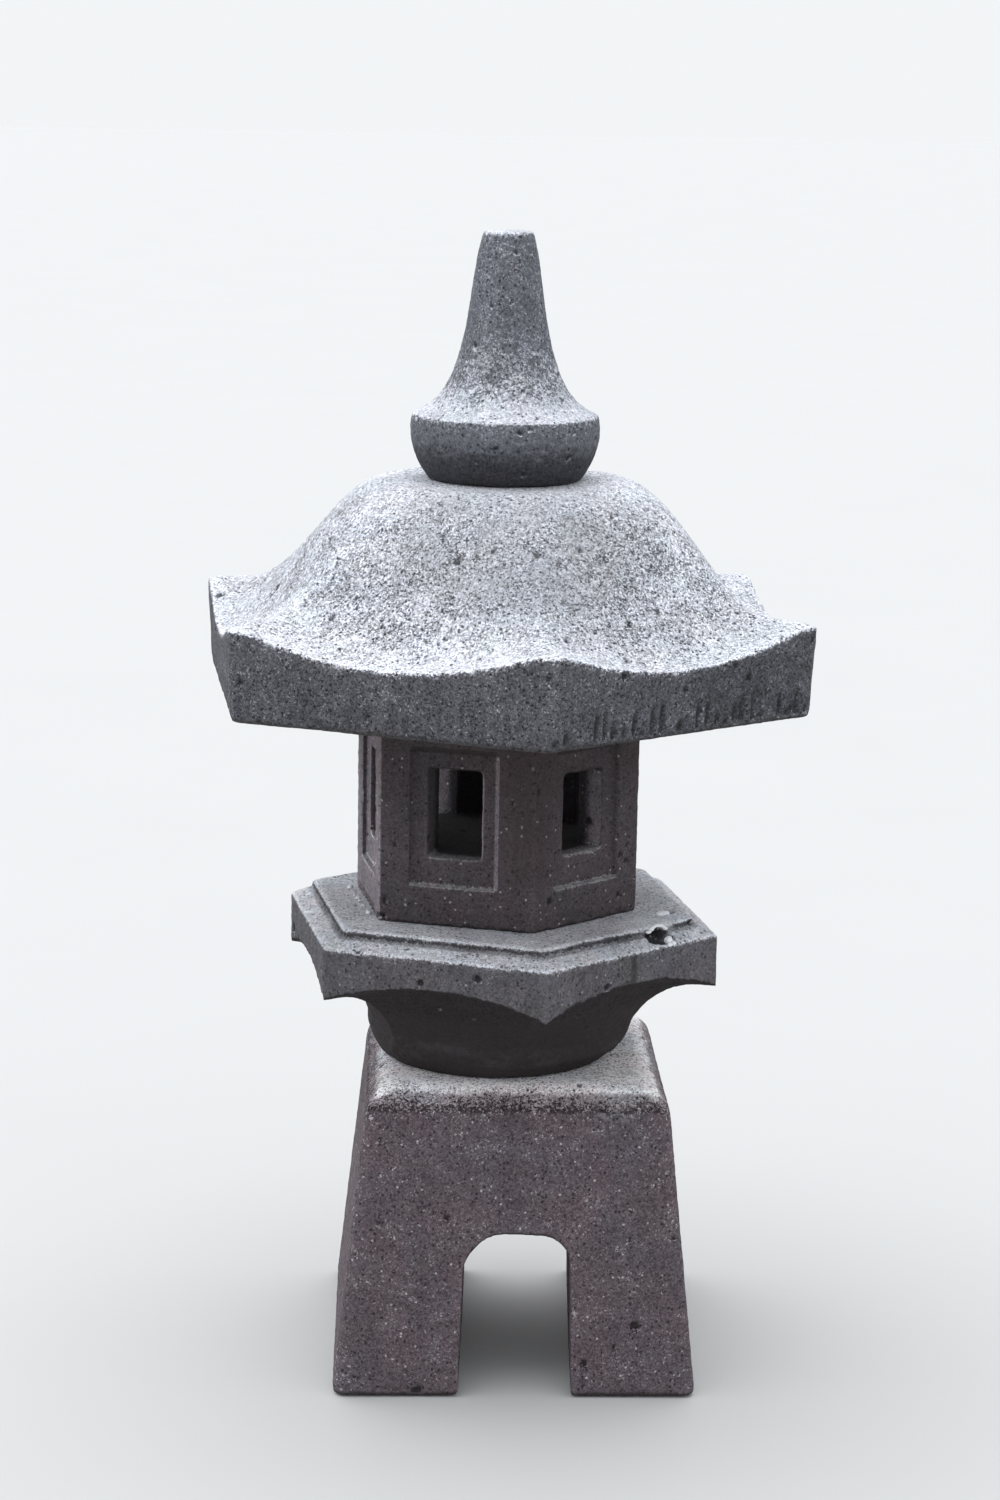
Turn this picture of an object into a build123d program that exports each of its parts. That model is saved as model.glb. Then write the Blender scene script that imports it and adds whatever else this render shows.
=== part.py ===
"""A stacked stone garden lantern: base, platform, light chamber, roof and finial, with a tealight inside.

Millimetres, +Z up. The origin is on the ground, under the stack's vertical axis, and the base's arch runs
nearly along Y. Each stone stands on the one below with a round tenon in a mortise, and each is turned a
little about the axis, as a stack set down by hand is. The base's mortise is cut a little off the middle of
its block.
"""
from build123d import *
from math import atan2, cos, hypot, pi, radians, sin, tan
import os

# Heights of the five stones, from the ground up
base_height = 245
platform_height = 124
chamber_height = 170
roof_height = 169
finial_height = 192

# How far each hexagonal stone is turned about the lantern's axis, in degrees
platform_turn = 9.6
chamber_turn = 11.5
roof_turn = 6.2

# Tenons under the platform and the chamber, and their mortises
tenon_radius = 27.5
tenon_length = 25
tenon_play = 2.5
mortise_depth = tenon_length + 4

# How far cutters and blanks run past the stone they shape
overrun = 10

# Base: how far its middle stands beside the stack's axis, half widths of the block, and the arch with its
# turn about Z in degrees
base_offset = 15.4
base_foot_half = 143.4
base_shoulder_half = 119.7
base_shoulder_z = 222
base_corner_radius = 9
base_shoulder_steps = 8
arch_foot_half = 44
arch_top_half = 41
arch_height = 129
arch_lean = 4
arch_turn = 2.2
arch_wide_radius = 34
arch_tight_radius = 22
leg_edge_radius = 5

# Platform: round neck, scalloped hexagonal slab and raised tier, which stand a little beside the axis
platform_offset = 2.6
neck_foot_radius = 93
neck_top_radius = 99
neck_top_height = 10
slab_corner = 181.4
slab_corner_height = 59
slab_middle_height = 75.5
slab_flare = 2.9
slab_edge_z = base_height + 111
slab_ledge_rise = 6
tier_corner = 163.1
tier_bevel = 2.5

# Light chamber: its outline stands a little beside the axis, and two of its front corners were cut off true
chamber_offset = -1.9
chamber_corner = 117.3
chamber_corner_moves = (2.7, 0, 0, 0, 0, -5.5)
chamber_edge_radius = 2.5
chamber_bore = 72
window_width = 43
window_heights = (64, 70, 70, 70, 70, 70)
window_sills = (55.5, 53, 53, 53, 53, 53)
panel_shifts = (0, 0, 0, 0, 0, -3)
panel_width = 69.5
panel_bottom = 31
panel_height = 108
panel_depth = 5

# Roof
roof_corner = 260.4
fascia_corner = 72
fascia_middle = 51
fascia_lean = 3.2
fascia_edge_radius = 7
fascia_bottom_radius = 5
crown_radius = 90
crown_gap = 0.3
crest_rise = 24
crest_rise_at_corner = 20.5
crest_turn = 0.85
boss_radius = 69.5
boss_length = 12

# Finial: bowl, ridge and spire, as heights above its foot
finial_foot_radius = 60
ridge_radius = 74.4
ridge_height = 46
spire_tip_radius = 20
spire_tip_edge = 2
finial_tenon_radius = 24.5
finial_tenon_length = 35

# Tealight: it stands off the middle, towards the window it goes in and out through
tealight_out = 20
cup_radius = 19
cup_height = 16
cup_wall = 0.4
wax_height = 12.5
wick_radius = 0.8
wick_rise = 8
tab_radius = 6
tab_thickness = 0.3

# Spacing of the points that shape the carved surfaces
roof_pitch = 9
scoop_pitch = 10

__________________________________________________

• Exercise brief: Restate, word for word and with nothing added, the lines from the first line of the listing through the one where "a tealight inside." stands.

• Exercise response:
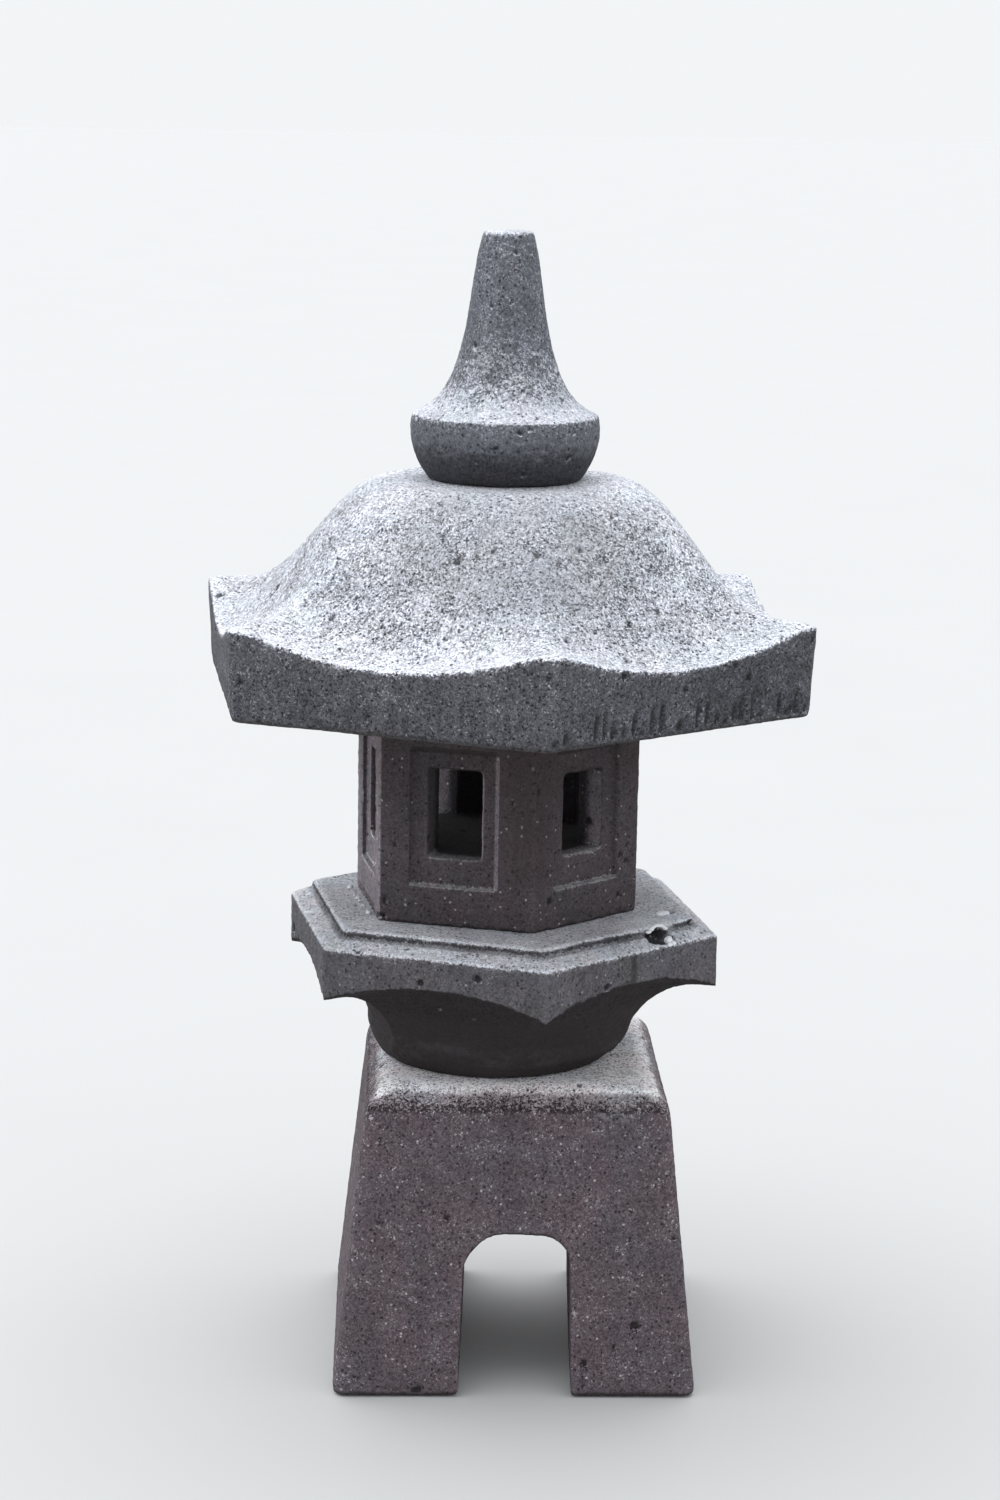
Turn this picture of an object into a build123d program that exports each of its parts. That model is saved as model.glb. Then write the Blender scene script that imports it and adds whatever else this render shows.
=== part.py ===
"""A stacked stone garden lantern: base, platform, light chamber, roof and finial, with a tealight inside.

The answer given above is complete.